Friday, June 19, 2015

Novel Review: What I Didn't Say by Keary Taylor

Rating (Out of 5): ~1.5
Genre: YA Contemporary Romance
Publisher: Self-Published/CreateSpace
Release Date: 2012
Spoilers?: Not really.
Buy it here: Amazon. Barnes and Noble.

Goodreads Synopsis:

Getting drunk homecoming night your senior year is never a good idea, but Jake Hayes never expected it all to end with a car crash and a t-post embedded in his throat. His biggest regret about it all? What he never said to Samantha Shay. He's been in love with her for years and never had the guts to tell her. Now it's too late. Because after that night, Jake will never be able to talk again. When Jake returns to his small island home, population 5,000, he'll have to learn how to deal with being mute. He also finds that his family isn't limited to his six brothers and sisters, that sometimes an entire island is watching out for you. And when he gets the chance to spend more time with Samantha, she'll help him learn that not being able to talk isn't the worst thing that could ever happen to you. Maybe, if she'll let him, Jake will finally tell her what he didn't say before, even if he can't actually say it.

The Cover:

I think the cover is super cute. The color, the close up on the faces, the notebook reference. I think it works for the book, and it's very cute and eye-catching. And since the book focuses so much on the romance, I suppose it fits.


I expected to like this book. I expected to like it a lot, once I started it. Which makes my disappointment that much more.
This is about Jake, who goes out with friends one night, gets drunk and one of them drives, and they crash. Jake loses his vocal chords from it, and can never speak again. And his biggest regret is that he didn’t tell the girl he liked how he felt.
I don’t even know where to start, honestly.
I guess, first of all, the technicalities of so much… There was just a lack of logic or research. One, with that the medical possibilities were much bigger than even mentioned. He’s given no choice but to be mute for the rest of his life, when he would actually have other options nowadays. It sounded vague to me, but even another reviewer mentioned several other options. Then there were a few things mentioned… like that he couldn’t learn Spanish now that he’s mute, because that’s only a spoken language? Then the mention that, when it’s snowing outside and Sam’s (the girl’s) pipes in her trailer aren’t frozen, just cause. There were a lot of mentions of how small the town he lived in was, and that everyone was really close and caring, and yet I didn’t really believe that when he got hurt, not to mention how no one noticed what was going on with Sam.
Then there’s the entire Sam thing.
Almost this entire book is focused on Jake’s love for Sam.

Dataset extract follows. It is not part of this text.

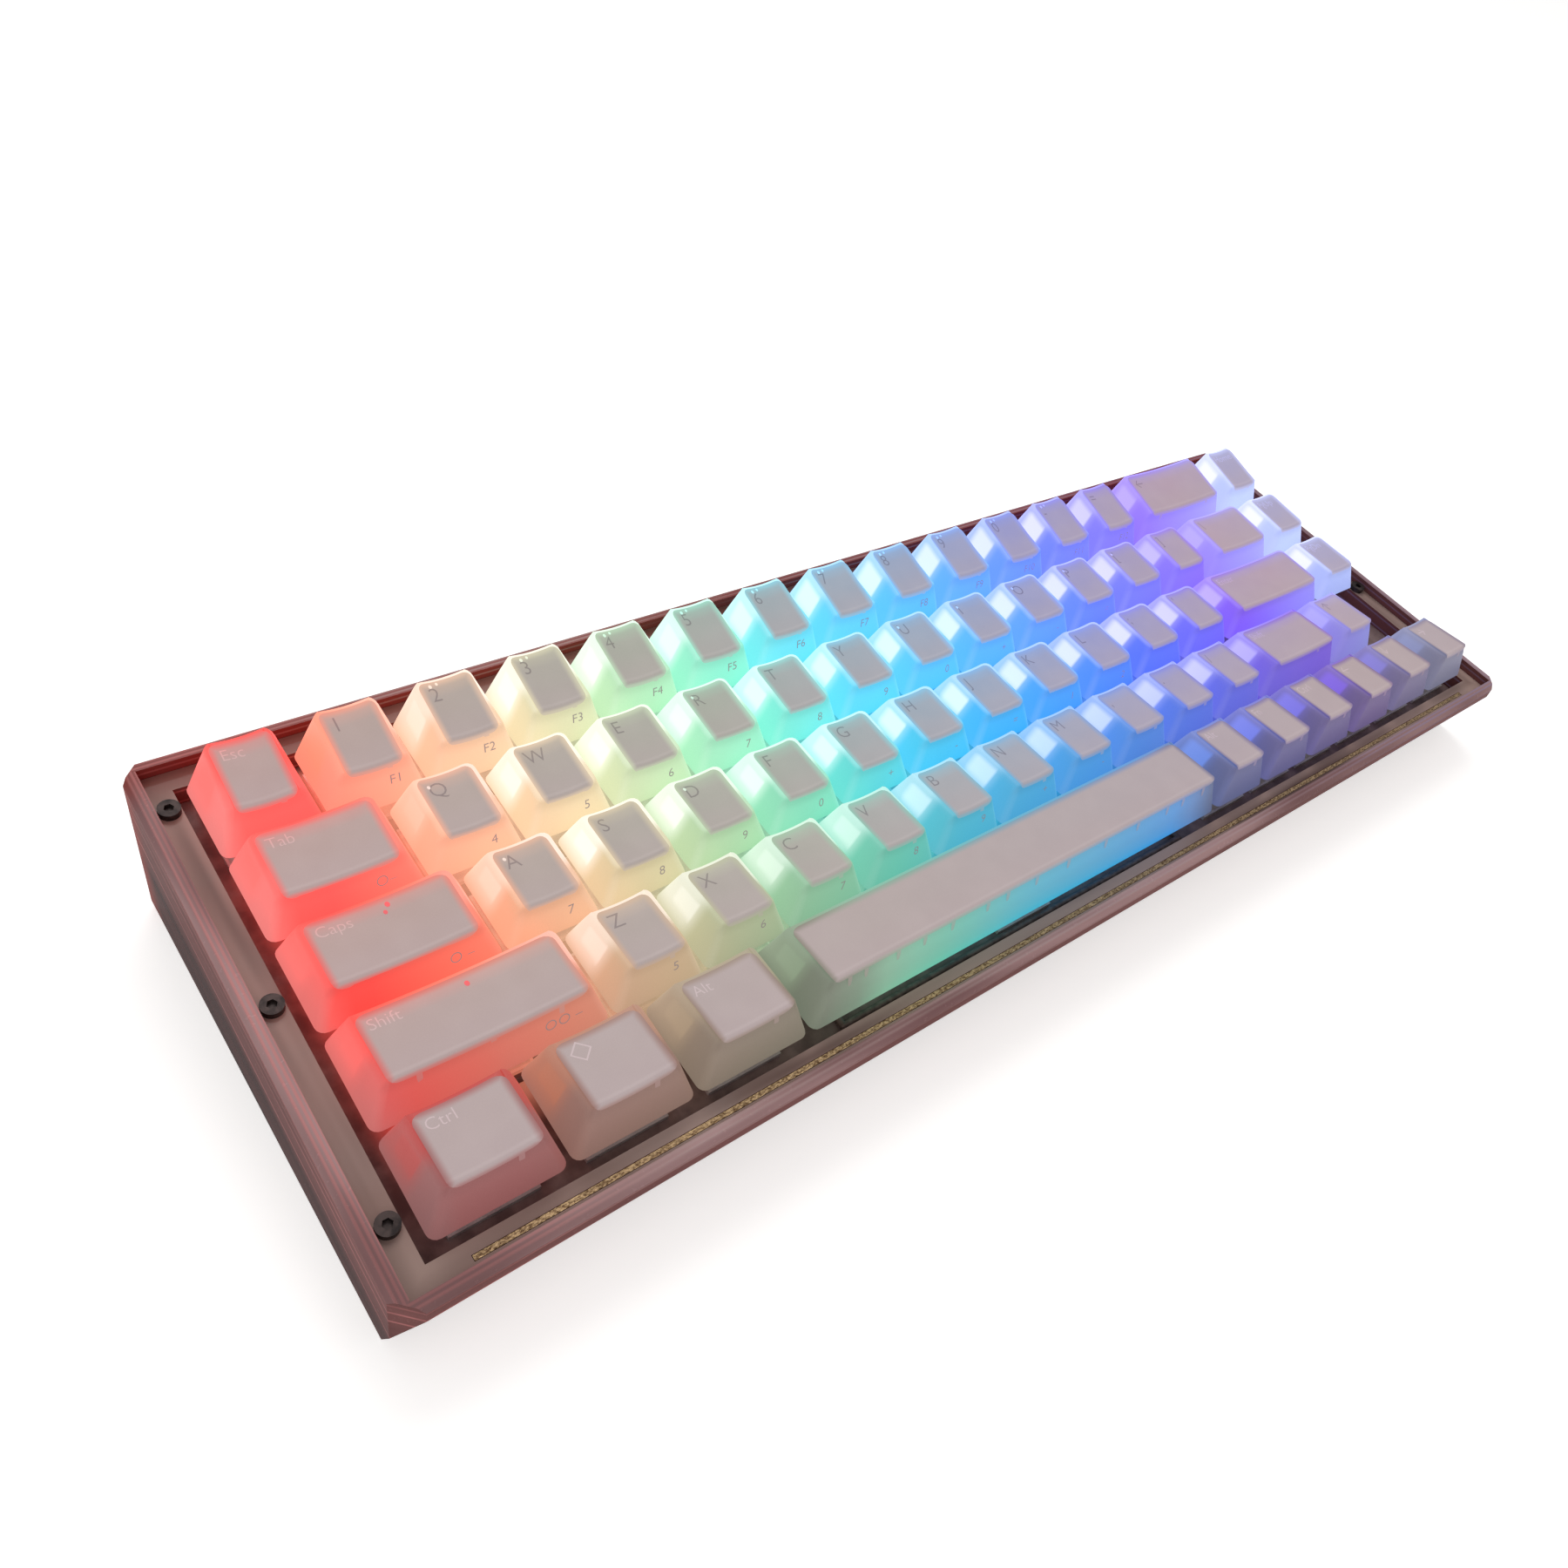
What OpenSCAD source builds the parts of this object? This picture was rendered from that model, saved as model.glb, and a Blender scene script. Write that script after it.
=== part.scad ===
// 65 per cent mechanical keyboard with a clear wedge case and frosted keycaps.
// Millimetres, +X to the right, +Y to the back, +Z up. The origin is under the
// middle of the case, on the surface that the feet stand on.
//
// Most pieces are drawn in the deck frame: x and y run along the sloping key
// deck from the front-left corner of the key block, and z is the height above
// the lower edges of the resting keycaps. deck() puts that frame in its place.

/* [Keys] */
// Distance between the centres of two neighbouring keys
key_pitch = 19.05; // [18:0.05:20]
// Width of a one-unit keycap at its lower edge
cap_foot = 18.15; // [17:0.05:18.3]
// Width of a one-unit keycap at its top
cap_top_w = 12.1; // [11:0.1:14]
// Keycap wall thickness
cap_wall = 1.4; // [1:0.1:1.6]
// Depth of the hollow in each keycap top
dish_depth = 0.8; // [0.2:0.1:1]
// Full key travel
travel = 4; // [3:0.1:4]

/* [Case] */
// Slope of the key deck, in degrees
tilt = 6.5; // [4:0.5:9]
// Case rim beyond the keys at each side
side_rim = 8.2; // [7:0.1:12]
// Case rim beyond the keys at the front
front_rim = 7.7; // [7:0.1:12]
// Case rim beyond the keys at the back
back_rim = 8.0; // [7:0.1:12]
// Height of the front rim above the table
front_h = 20.3; // [19.5:0.1:26]
// Width of the rim's flat top
rim_wall = 2.7; // [2:0.1:3.2]
// Chamfer on the four upright corners
corner_cut = 4; // [2:0.5:6]
// How far the front face slopes in towards its foot
front_undercut = 7.4; // [0:0.1:8]
// Thickness of the case floor
floor_t = 3.2; // [2:0.1:4]

/* [Switches] */
// Depth of the switch plate's top below the resting keycaps
plate_drop = 6.3; // [6.1:0.1:7]
// Side of the square holes in the switch plate
switch_hole = 14; // [13.9:0.05:14.1]
// Height of a switch housing above the plate
housing_up = 6.6; // [6:0.1:6.6]

/* [Hidden] */
rows = 5;
block_u = 16;
block_w = block_u * key_pitch;
block_d = rows * key_pitch;
plate_t = 1.5;
plate_top = -plate_drop;
plate_low = plate_top - plate_t;
board_top = plate_top - 5;
board_t = 1.6;
board_low = board_top - board_t;
housing_top = plate_top + housing_up;
cap_rim_w = cap_foot - cap_top_w;
key_gap = key_pitch - cap_foot;
rim_up = 0.5;
rim_bevel = 0.9;
front_band = 3.5;
heel_cut = 2;
foot_front = 18;
foot_back = 14;
foot_side = 22;
foot_recess = 0.8;
frame_top = -2;
frame_gap = 1.1;
pocket_gap = 0.1;
cavity_gap = 1;
board_gap = 0.5;
foot_h = 1.5;
foot_r = 5;
big = 400;
deep = 60;
round_fn = 48;
small_fn = 24;
dish_fn = 200;

// Slider of a switch: block, cross on top, round shaft below.
slider_size = [6.8, 5.5];
slider_low = plate_top + 0.8;
slider_top = housing_top - 0.3;
cross_arm = 4;
cross_t = 1.2;
cross_fit = 0.2;
stem_top = housing_top + 3.6;
shaft_d = 3;
shaft_low = plate_top - 0.1;

// Boss under a keycap that takes the cross.
boss_d = 5.5;
boss_low = housing_top + 0.4;

// Switch housing: flange on the plate, tapering upper half, well for the slider.
flange = 15.6;
flange_t = 1;
upper_foot = 14.6;
upper_top = [10.6, 10];
well_size = [7.4, 6.3];
well_floor = 0.7;
well_gap = 0.1;

// Return spring, drawn as a sleeve.
spring_d = 4.6;
spring_bore = 3.8;

// Light under the back half of each key, and the notch that leaves room for it.
led_size = [3.4, 2.8, 1.6];
led_y = 3.9;
led_room = [5.2, 4, 2];

// Stabiliser under each side of a wide key.
guide_hole = [6.75, 12.3];
guide_foot = [6.6, 12.2];
guide_flange = [7.4, 13.4];
guide_upper = [6, 11];
guide_well = [4.4, 6.6];
guide_slider = [3.6, 6];
guide_flange_t = 0.9;
guide_top = plate_top + 2.8;
guide_low = board_top + 0.5;
guide_floor = 0.8;
guide_slider_low = guide_low + guide_floor + travel + 0.3;
wire_d = 1.5;
wire_y = -9;
wire_arm = 2.2;
wire_gap = 0.05;

case_w = block_w + 2 * side_rim;
case_d = (front_rim + block_d + back_rim) * cos(tilt);
back_h = front_h + (front_rim + block_d + back_rim) * sin(tilt);
deck_y = -case_d / 2 + front_rim * cos(tilt) + rim_up * sin(tilt);
deck_z = front_h + front_rim * sin(tilt) - rim_up * cos(tilt);

// Keycap profile of each row, front row first: height of the top's back edge
// and of its front edge above the cap's foot.
ROW_BACK_Z = [8.2, 7.5, 7.4, 8.7, 11.6];
ROW_FRONT_Z = [9.6, 8.6, 7.4, 7.7, 8.7];
top_back_y = 7.3;
top_front_y = 6.0;
cap_ceiling = 1.5;

// Width of the space bar in key units. Its top is flat, and the others have a hollow.
space_u = 6.25;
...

And he’s been in love with her ever since he first saw her, even though he’s barely spoken a word to her the entire time, and I honestly didn’t feel any chemistry between them. I didn’t believe everything he did for her, how he felt, none of it. And I hated that his biggest regret was not telling a girl he’s barely said two words to in like three years, that he never told her that he loved her. His biggest regret should have been something a lot bigger than that.
Plus there’s the fact that most of the plot turns to Sam, instead of what Jake’s going through. Sam is going through something bad, definitely, but the entire focus turned to her. And I didn’t believe the way she let Jake take care of her so easily; usually a person in her situation would be more stubborn, try to take care of herself, and would also find an actual job, I would think, since she only has her own income now?
I also didn’t really believe Jake’s struggle. For a guy who got depressed over his state of living, I didn’t really feel it. He mentioned it every once in a while, but I didn’t actually see or feel any moping.
The writing was pretty tell and not show, though. It would mention a lot of things but I never actually felt them. The characters were all pretty one-dimensional. Jake and Sam, definitely, but there’s also at least a dozen side characters that don’t stand out at all. Jake’s friends, but also his older sister, who supposedly got close to Sam, only I never saw any of that happen.
I would say that this would have helped hugely being from both Jake and Sam’s point of view, but it was still very one-dimensional, and the writing was plain and boring.
I did not enjoy this book, sadly, and I’m glad it’s over. I’m disappointed I spent as much money and time on it as I did.